– Нет у меня мужа, – усмехнулась Лавик, – да и не надо. Я всё пытаюсь внушить батюшке, что отец девочки – уважаемый воин знаменитого охотничьего клана. Батюшка полюбил бы его, если б согласился с ним встретиться. Его ранг, насколько я понимаю, соответствует чину капитана императорской армии. Если Ардра когда-нибудь станет офицером, то начнет как раз с этого. Кроме того, он младший сын бывшего вождя племени; там, в отличие от нас, вождя выбирают каждые шесть лет.
– А я пытаюсь объяснить Лавик, – сдвинул белые брови граф, – что младшие сыновья в счет не идут, даже если их отец вождь – или был вождем.
– Ты попусту расстраиваешь отца, – с укором сказала Тритти.
– Как же, расстроишь его. – Лавик улыбнулась Прин. – А у тебя дети есть?
– Нет…
– Страшно это… хотя я не жалею, что родила. То есть сейчас не жалею, потому что дитя будет жить, а вчера все утро проплакала. Юг – чудесное место, не считая, конечно, болезней. Ты путешественница и непременно должна побывать там. Это уже не наше государство, и я думаю, что жизнь по-настоящему начинается лишь за пределами маленького, запуганного Невериона. Поверь мне, это лучше, чем торчать при дворе… – Лавик зажала себе рот. – Хотела было рассказать одну историю, но не стану. Батюшке она нравится, потому что северян задевает, а матушке нет, потому что она задевает двор.
– История забавная, – сказал граф, – но я от нее не в таком уж восторге.
– А я не могу сказать, что ненавижу ее, – добавила Тритти. – Что было, то было, зачем же это скрывать. Расскажи, милая, если хочешь. Я просто не думаю, что она… столь характерна. Рассказывай, я не против.
– Что ж… но тебе, может быть, неинтересно слушать про глупых придворных?
– Очень интересно! – заверила Прин. – Вы там тоже бывали? – (Лавик, чего доброго, решит, что «тоже» относится к самой Прин, а не к Тритти.)
– У нас принято, что сыновья и дочери знатных особ лет в семнадцать-восемнадцать…
– В мое время это случалось в четырнадцать-пятнадцать, – вставила Тритти, – но тогда от детей больше требовали.
– Так вот, нам полагается проводить от полутора до трех месяцев при дворе, заводить знакомства, узнавать из первых рук об управлении государством…
– В мое время способные юноши могли оставаться при дворе три года, а то и пять лет, служа при посольстве или у кого-то в секретарях.

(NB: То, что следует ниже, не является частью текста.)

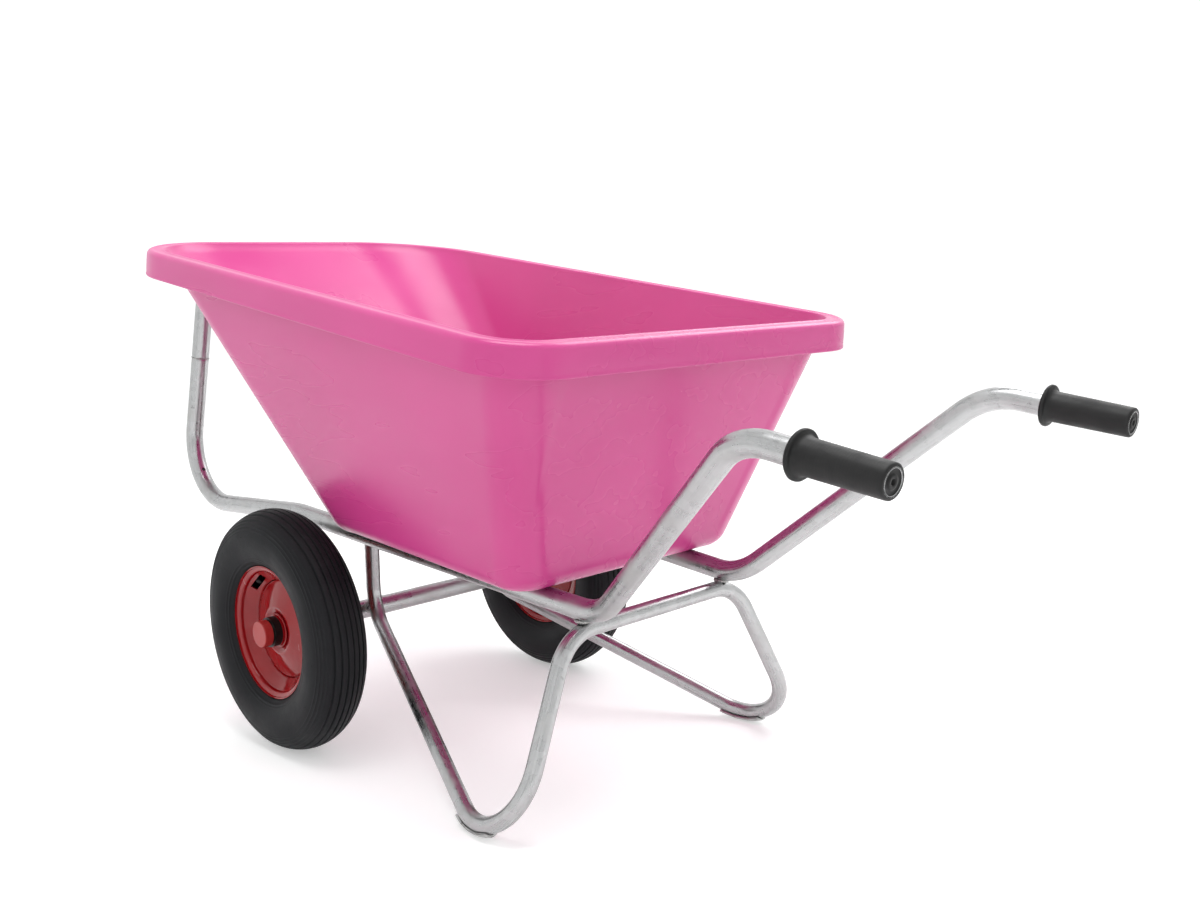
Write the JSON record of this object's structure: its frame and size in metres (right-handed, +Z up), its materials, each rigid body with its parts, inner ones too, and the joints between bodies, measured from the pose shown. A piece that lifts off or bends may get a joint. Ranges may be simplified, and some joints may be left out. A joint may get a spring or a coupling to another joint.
{
  "type": "wheelbarrow",
  "caption": "Twin-wheel tub wheelbarrow: deep tapered plastic tray with turned-down rim on a bent galvanised tube frame, pneumatic wheels on a cross axle and a looped tube leg.",
  "frame": {"origin": "on the ground, under the middle of the barrow's overall length and width, standing on its wheels and both feet", "axes": "+X to the barrow's right as its user stands, +Y forward from the handles to the wheels' end, +Z up"},
  "size_m": [0.7362, 1.6507, 0.8484],
  "materials": {
    "tray_plastic": "soft satin moulded polyethylene",
    "galvanised_tube": "galvanised, satin with fine spangle",
    "skid_steel": "galvanised pressing, scuffed",
    "zinc_fastener": "bright zinc plate",
    "axle_steel": "turned bar, greased",
    "grip_rubber": "matte",
    "tyre_rubber": "matte ribbed",
    "tube_rubber": "matte",
    "rim_red": "gloss dark red enamel",
    "cap_red": "gloss",
    "bush_nylon": "matte moulded nylon",
    "valve_rubber": "matte",
    "valve_cap_plastic": "matte"
  },
  "bodies": {
    "frame": {"axle_tube": "galvanised_tube", "crossing_rods": "galvanised_tube", "front_hoop": "galvanised_tube", "left_axle_cap": "cap_red", "left_foot_skid": "skid_steel", "left_grip": "grip_rubber", "left_rail": "galvanised_tube", "left_stub_axle": "axle_steel", "leg_tube": "galvanised_tube", "right_axle_cap": "cap_red", "right_foot_skid": "skid_steel", "right_grip": "grip_rubber", "right_rail": "galvanised_tube", "right_stub_axle": "axle_steel", "split_pins": "zinc_fastener", "tray": "tray_plastic", "tray_screws": "zinc_fastener", "tray_washers": "zinc_fastener", "wheel_washers": "zinc_fastener"},
    "left_wheel": {"left_tyre": "tyre_rubber", "left_inner_tube": "tube_rubber", "left_rim_barrel": "rim_red", "left_outer_disc": "rim_red", "left_inner_disc": "rim_red", "left_hub_tube": "rim_red", "left_outer_bush": "bush_nylon", "left_inner_bush": "bush_nylon", "left_valve_stem": "valve_rubber", "left_valve_cap": "valve_cap_plastic"},
    "right_wheel": {"right_tyre": "tyre_rubber", "right_inner_tube": "tube_rubber", "right_rim_barrel": "rim_red", "right_outer_disc": "rim_red", "right_inner_disc": "rim_red", "right_hub_tube": "rim_red", "right_outer_bush": "bush_nylon", "right_inner_bush": "bush_nylon", "right_valve_stem": "valve_rubber", "right_valve_cap": "valve_cap_plastic"}
  },
  "joints": [
    {"name": "left_wheel_spin", "type": "hinge", "parent": "frame", "child": "left_wheel", "pos_m": [-0.293, 0.3211, 0.2], "axis": [1, 0, 0], "continuous": true},
    {"name": "right_wheel_spin", "type": "hinge", "parent": "frame", "child": "right_wheel", "pos_m": [0.293, 0.3211, 0.2], "axis": [1, 0, 0], "continuous": true}
  ]
}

Не знаю, почему это теперь отменили, – вздохнула Тритти.
– Двор, как ты знаешь, огромен, – продолжала Лавик. – Это скорей город в городе, чем просто дворец…
– В мое время мы не занимались сравнениями. Вот что, пожалуй, печалит меня больше всего. Существовали строгие рамки, в которых, поверьте, можно было сказать что угодно, но мы не говорили, что двор похож на то или это. Двор был началом и концом, средоточием благодеяний и власти, а император – я побывала там еще до малютки-императрицы – был для всех образцом. Сейчас его все бранят…
– Дорогая, – прервал граф, – если ты не хочешь, чтобы Лавик рассказывала, мы можем поговорить о другом…
– Нет-нет, пусть рассказывает!
– Не беспокойтесь, пожалуйста. – Прин не знала, что больше огорчает Тритти – рассказ падчерицы или упрек супруга. – Я буду смеяться в нужных местах, но ни о чем не стану судить, пока сама там не побываю – а этого, скорей всего, еще долго ждать! – Но Тритти это не слишком утешило. Уж не призналась ли она ненароком, что на самом деле при дворе не была? Задумавшись об этом, Прин упустила начало рассказа Лавик.